I don’t know much of anything in the languages they are singing, but back in 1988 Israeli singer Ofra Haza released an album that I really liked and one of the great songs was “Galbi.”  So here it is again and it means “mt heart.”

‘Habib Galbi” opens with Middle Eastern melodies played on a synth (by Noam Havkin)–it’s a cool combination of traditional and modern almost futuristic.  It even has some electronic percussion (from Tal Cohen) and some great bass from Nitzan Eisenberg.  I love that there’s an occasional “Woo!” and lots of hand claps.  It is so dancey, how can it be heartbreaking?

 A-WA have recently released a second album, Bayti Fi Rasi (in Yemenite it means My Home is in My Head). The record tells the story of their grandmother traveling from Yemen to Israel.  The final two songs come from that recent album.

The second song “Al Asad” (“The Lion”) has the reggae feel in with the staccato guitar and a cool guitar solo from Yiftach Shachaf.  It “is a metaphorical tale of facing down a lion in your path.”

Once again, their movements and tone belie the story, as they move so almost sensually to the music as they sing (in fairness, it’s hard not to).

The last song “Hana Mash Hu Al Yaman,” (“Here is Not Yemen”) features some amazing rolling of r’s as they sing–I’m thinking it’s the word for “wheat.”  Once again, despite the music, this song

paints the struggles of coming to a new land, learning the language, finding work, a place to live and making it a home.

Although this song starts out more somber, as the song moves on it picks up a more danceable beat with more interesting synthy sounds.

I couldn’t help but be interested in the lyrics for this one with the way they sang “wheat” I had to find out what the rolled r word was.  This led me to see “Land of wheat and barely, grape and olive / fig, pomegranate date and home.”

And then further on:

Where will I stake a home? (You have a tent for now)
Or at least a small shack (along with four other families)
And here I will raise a family (Don’t let them take your daughter)
I’ll find myself a job with an income (either in cleaning or working the earth)
And I will learn the language (Lose the accent)
With time I’ll feel like I belong (Here is not Yemen).
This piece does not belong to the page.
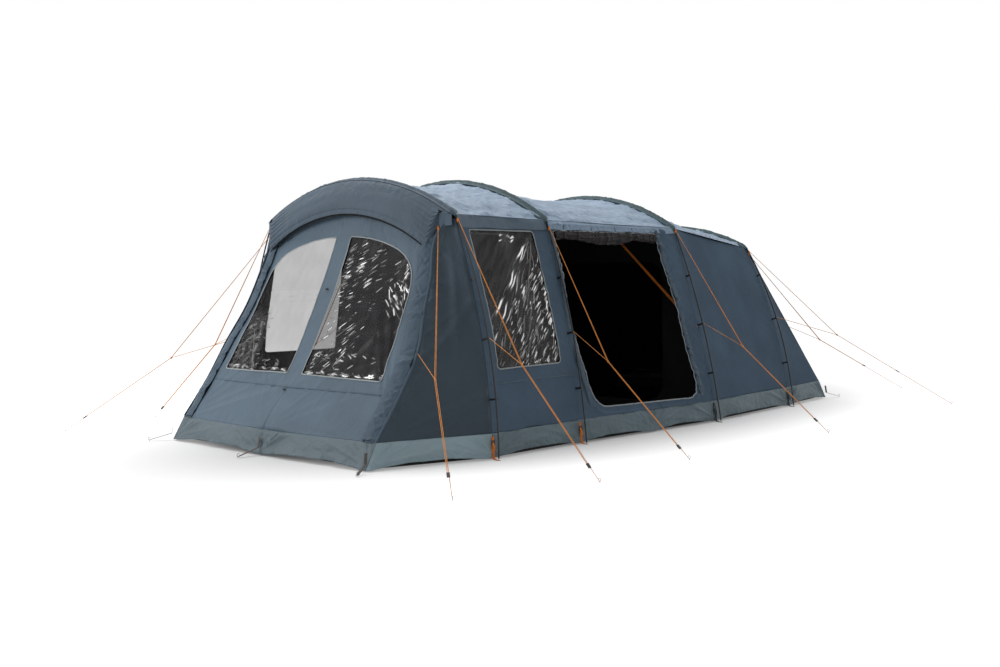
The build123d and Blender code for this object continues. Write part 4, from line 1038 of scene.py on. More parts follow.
def tail_panel(rows=90, columns=100):
    """From hoop 4 down to the hem band: the top row is the roof arc and each lower row a bow."""
    t, s = down(rows), over(columns, -1)
    xt, zt = tail_hoop.roof.at(s * tail_hoop.end, SKIN_DROP + 0.0005)
    xc, yc = tail_corner(BAND_TOP)
    xb, yb = s * (xc - PANEL_GAP), yc + TAIL_BOW * (1 - s ** 2)
    y0 = tail_hoop.y + 0.020
    x, y, z = xt + (xb - xt) * t, y0 + (yb - y0) * t, zt + (BAND_TOP - zt) * t
    folds = puckers(s, t, 700, 0.05, 0.10, 0.005, 0.4) + slack(x, z, 701, 0.5, 0.006, (0.8, 1.8))
    held = ease((1 - abs(s)) / 0.04) * ease(t / 0.03) * ease((1 - t) / 0.03)
    return xyz(x, y + folds * held * 0.8, z + folds * held * 0.5)


cloth("tail_cloth", tail_panel(), wall_finish, ["rear_panel"], middle=(0, 2.0, 0.3))

# %% [markdown]
# ## Pole sleeves
#
# Each roof arc runs in a sleeve of darker cloth. The sleeve is sewn down along both edges
# and drawn tight over the pole, so it has a flat skirt each side and a round back, and it
# puckers along both seams. A pale strip along its rear seam is a painted highlight, where
# the seam's edge catches the light.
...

Dang, draw me in with fun music and beautiful voices and then wow me with powerful lyrics.  Well done, A-WA.

[READ: September 3, 2019] Herbert’s Wormhole

We listened to this book on our summer road trip.  When I saw that it was a novel “in cartoons,” I decided to check out the print to see if it was any different as a story.

The cartoons certainly add to it. The drawings are done in a very stylized way (by Rohitash Rao).  The cartoons are indeed very cartoony but that befits a story about squid aliens who wear fake mustaches and toupees.

I’m glad I listened to the audio first because it was fun having the experience of hearing the Australian accents in my head while reading the text.  I’m sure I could have imagined the accents myself, but since Jonathan Davis did such a good job, it was nice having them in place.

The other interesting thing is how much I evidently missed during the listening (if you’re driving you have to pay attention to the world around you as well).  So the book version filled in some details that I clearly missed and a few things made a bit more sense.

The opening is fairly simple: Alex Filby is 11 years old and loves video games.  He is just about to defeat all the aliens in Alien Slayer 2 which is pretty great,.  Except he promised his parents that when he beat the game, he would stop playing video games for the summer and start playing outside.  So when he destroys the final alien, his parents tell him that they have set up a play date with the weird kid next store: Herbert Slewg. (more…)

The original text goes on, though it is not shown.